The probe focuses on"a few dozen" farms that produce both eggs and chicken meat, NVWA said. Millions of chickens now face being culled in the Netherlands as the scandal widens across Europe.
Hard-hit Germany on Tuesday called on Belgian and Dutch authorities to quickly shed light on what it termed a"criminal network" involved in the contamination of eggs with fipronil.
"When one sees a criminal energy that's almost organised as a network it's unacceptable," German Agriculture Minister Christian Schmidt said.
He again criticised Belgian and Dutch authorities' tardy response to the crisis.
Belgium's top agricultural official Monday ordered the country's food safety agency to report within a day why it failed to notify neighbouring countries until July 20 despite knowing about fipronil contamination since June.
"It's not in the spirit of the early warning system to be aware in June but only to inform us by the end of July," Schmidt said.

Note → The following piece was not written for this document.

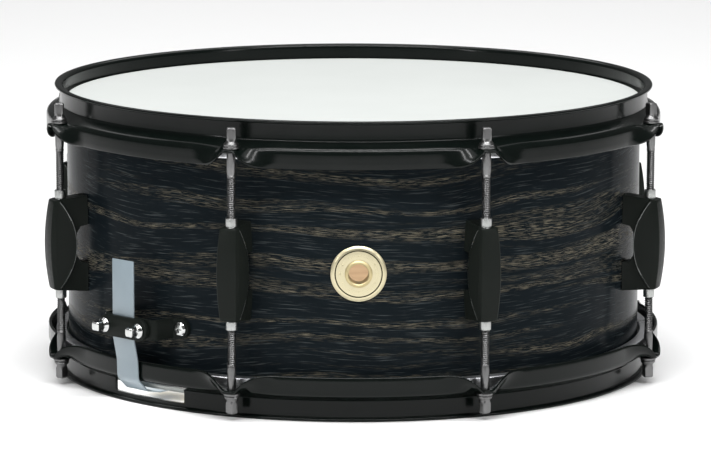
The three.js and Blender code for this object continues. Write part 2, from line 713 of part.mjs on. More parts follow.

Mastenbroek told AFP that a criminal probe by the NVWA under Dutch prosecution authorities and assisted by Belgium is continuing, looking at the role of companies in contaminating Dutch poultry farms with fipronil.
Meanwhile, the French government said Monday"thirteen batches of contaminated eggs from The Netherlands" were delivered in July to food processing companies located in central-western France.
Mastenbroek said so far her agency's"highest priority" has been the detection of contaminated eggs.
"But now we also have the time to look at meat as a precautionary measure," she said.